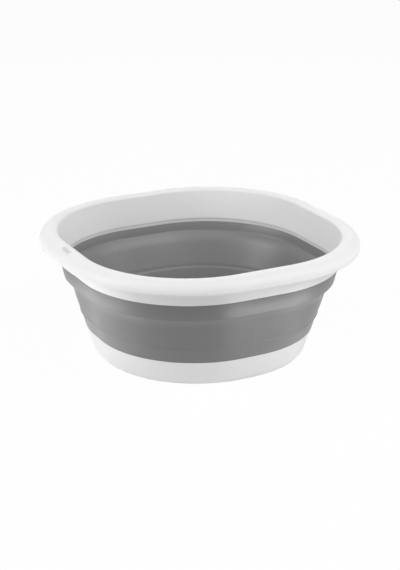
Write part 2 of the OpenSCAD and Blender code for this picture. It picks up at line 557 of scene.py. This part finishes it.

--

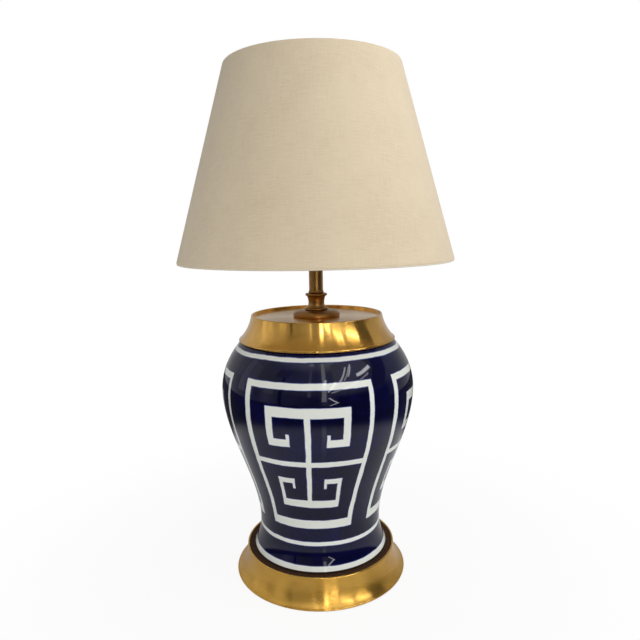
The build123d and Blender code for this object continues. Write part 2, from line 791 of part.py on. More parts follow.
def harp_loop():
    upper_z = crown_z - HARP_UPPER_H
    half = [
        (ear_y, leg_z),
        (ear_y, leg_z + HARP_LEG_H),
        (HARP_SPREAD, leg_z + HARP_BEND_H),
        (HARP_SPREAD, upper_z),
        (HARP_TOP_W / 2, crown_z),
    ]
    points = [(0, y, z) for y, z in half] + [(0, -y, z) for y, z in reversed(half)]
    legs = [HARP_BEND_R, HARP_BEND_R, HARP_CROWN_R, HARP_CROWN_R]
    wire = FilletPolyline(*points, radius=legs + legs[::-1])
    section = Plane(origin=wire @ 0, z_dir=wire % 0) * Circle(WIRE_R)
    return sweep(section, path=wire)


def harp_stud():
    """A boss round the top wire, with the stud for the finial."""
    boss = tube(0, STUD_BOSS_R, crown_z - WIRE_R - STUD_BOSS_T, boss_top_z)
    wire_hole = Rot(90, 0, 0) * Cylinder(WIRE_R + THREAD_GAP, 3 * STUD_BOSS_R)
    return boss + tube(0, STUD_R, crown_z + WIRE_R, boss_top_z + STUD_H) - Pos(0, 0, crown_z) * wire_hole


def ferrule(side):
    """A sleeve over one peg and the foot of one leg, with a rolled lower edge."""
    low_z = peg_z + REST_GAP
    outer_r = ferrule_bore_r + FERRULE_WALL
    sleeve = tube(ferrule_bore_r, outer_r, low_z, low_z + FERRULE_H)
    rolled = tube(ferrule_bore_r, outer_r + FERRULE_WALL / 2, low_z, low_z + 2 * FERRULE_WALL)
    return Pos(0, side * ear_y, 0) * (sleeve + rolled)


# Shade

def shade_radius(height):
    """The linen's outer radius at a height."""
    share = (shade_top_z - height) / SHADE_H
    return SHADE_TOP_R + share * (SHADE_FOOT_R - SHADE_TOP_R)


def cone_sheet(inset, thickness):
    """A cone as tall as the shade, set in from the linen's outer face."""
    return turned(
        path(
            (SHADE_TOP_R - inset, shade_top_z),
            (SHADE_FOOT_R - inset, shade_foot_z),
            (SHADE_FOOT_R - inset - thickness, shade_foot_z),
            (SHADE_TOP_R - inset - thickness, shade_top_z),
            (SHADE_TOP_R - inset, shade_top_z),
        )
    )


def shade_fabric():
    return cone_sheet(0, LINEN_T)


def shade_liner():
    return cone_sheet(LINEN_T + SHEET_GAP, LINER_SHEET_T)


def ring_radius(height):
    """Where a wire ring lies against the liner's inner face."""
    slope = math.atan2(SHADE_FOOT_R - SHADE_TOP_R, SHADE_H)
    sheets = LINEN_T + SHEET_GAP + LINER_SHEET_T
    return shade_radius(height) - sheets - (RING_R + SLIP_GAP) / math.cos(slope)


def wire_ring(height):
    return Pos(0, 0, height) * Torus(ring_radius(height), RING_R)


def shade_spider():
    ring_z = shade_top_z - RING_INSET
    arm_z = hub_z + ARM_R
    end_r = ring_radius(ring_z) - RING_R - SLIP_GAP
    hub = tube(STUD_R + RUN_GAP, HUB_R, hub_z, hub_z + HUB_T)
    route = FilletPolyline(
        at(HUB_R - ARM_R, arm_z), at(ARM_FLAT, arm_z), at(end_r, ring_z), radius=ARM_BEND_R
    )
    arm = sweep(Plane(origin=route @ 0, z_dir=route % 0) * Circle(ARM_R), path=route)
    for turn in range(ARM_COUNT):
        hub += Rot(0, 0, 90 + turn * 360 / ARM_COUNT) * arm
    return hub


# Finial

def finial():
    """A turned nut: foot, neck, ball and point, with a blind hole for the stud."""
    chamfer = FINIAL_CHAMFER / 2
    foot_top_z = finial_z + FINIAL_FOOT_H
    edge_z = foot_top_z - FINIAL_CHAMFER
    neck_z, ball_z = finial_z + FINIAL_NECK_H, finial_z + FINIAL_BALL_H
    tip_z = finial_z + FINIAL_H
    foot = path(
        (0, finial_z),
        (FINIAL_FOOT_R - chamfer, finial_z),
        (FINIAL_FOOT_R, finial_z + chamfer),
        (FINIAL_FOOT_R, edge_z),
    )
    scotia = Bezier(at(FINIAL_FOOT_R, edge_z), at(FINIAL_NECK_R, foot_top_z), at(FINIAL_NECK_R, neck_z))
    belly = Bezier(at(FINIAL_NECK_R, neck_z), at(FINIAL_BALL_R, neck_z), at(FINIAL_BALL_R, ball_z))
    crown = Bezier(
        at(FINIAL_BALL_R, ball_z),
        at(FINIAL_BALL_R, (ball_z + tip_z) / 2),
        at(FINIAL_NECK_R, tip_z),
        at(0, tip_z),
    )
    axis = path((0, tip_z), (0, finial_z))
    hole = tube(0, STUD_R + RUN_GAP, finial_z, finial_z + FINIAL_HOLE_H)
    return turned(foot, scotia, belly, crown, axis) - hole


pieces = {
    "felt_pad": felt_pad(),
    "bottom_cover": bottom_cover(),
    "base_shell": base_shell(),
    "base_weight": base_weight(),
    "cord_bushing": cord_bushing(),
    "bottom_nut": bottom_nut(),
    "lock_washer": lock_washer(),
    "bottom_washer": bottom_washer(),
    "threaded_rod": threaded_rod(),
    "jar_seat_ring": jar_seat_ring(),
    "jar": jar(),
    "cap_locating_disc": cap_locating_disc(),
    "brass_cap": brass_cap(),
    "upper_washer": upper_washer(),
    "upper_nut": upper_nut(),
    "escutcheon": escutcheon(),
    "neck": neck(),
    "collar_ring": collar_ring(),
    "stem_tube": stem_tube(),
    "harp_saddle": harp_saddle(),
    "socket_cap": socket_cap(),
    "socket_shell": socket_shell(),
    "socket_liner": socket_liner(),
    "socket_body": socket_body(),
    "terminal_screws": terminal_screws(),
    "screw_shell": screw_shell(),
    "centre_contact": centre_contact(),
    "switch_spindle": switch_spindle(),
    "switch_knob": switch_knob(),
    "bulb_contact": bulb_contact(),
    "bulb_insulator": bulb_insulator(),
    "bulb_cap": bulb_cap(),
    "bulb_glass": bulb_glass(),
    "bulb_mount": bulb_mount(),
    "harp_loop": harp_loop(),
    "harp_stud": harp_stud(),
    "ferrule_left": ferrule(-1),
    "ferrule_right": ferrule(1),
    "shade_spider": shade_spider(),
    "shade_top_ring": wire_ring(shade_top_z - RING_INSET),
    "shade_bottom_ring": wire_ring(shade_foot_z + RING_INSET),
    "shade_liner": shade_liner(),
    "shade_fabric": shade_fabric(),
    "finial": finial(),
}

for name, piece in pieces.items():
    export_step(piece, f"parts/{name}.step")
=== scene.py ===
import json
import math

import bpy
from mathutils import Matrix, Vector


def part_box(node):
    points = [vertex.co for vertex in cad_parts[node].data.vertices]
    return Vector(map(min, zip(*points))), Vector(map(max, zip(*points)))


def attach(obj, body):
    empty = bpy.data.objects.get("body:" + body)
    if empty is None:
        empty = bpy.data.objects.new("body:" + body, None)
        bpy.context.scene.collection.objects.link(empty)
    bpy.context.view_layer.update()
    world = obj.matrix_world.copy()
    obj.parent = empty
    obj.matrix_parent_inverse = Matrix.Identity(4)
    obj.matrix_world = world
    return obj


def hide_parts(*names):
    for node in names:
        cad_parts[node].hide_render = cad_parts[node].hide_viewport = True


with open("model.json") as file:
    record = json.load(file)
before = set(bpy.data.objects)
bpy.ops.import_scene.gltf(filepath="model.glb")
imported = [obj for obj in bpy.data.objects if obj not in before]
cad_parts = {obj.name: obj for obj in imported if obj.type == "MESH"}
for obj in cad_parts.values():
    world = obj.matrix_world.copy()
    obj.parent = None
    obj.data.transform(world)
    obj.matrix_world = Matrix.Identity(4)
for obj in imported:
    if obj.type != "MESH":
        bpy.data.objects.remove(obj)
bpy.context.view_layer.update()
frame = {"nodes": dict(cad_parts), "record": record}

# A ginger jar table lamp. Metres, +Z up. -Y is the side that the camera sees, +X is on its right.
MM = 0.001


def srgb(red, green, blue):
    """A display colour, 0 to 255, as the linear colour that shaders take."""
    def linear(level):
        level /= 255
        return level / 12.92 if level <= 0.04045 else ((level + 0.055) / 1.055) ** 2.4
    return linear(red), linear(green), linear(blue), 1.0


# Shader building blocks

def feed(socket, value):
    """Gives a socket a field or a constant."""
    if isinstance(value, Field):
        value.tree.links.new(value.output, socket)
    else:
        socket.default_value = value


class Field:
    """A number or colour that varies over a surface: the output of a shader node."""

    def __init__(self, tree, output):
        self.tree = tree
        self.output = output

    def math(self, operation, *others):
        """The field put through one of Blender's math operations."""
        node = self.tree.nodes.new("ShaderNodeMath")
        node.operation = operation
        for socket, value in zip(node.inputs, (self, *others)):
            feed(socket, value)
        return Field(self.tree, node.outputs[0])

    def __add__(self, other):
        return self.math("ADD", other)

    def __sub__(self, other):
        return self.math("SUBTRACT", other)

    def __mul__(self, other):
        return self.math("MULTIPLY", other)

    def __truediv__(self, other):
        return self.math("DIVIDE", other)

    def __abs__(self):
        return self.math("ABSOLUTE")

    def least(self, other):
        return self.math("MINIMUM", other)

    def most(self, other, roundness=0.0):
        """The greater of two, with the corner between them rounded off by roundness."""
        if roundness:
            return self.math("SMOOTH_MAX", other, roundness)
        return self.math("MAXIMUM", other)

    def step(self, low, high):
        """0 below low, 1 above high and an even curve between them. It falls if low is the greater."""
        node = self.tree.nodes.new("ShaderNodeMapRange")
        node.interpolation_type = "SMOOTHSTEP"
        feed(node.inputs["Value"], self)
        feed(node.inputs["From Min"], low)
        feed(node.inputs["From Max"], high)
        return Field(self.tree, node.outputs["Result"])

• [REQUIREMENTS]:
Look back at the data above. Transcribe exactly the lines starting at the line that contains "cad_parts[node].hide_render = cad_parts[node].hide_viewport" and ending at the line that contains "self.output = output".

• [RESPONSE FOR THIS EXERCISE]:
        cad_parts[node].hide_render = cad_parts[node].hide_viewport = True


with open("model.json") as file:
    record = json.load(file)
before = set(bpy.data.objects)
bpy.ops.import_scene.gltf(filepath="model.glb")
imported = [obj for obj in bpy.data.objects if obj not in before]
cad_parts = {obj.name: obj for obj in imported if obj.type == "MESH"}
for obj in cad_parts.values():
    world = obj.matrix_world.copy()
    obj.parent = None
    obj.data.transform(world)
    obj.matrix_world = Matrix.Identity(4)
for obj in imported:
    if obj.type != "MESH":
        bpy.data.objects.remove(obj)
bpy.context.view_layer.update()
frame = {"nodes": dict(cad_parts), "record": record}

# A ginger jar table lamp. Metres, +Z up. -Y is the side that the camera sees, +X is on its right.
MM = 0.001


def srgb(red, green, blue):
    """A display colour, 0 to 255, as the linear colour that shaders take."""
    def linear(level):
        level /= 255
        return level / 12.92 if level <= 0.04045 else ((level + 0.055) / 1.055) ** 2.4
    return linear(red), linear(green), linear(blue), 1.0


# Shader building blocks

def feed(socket, value):
    """Gives a socket a field or a constant."""
    if isinstance(value, Field):
        value.tree.links.new(value.output, socket)
    else:
        socket.default_value = value


class Field:
    """A number or colour that varies over a surface: the output of a shader node."""

    def __init__(self, tree, output):
        self.tree = tree
        self.output = output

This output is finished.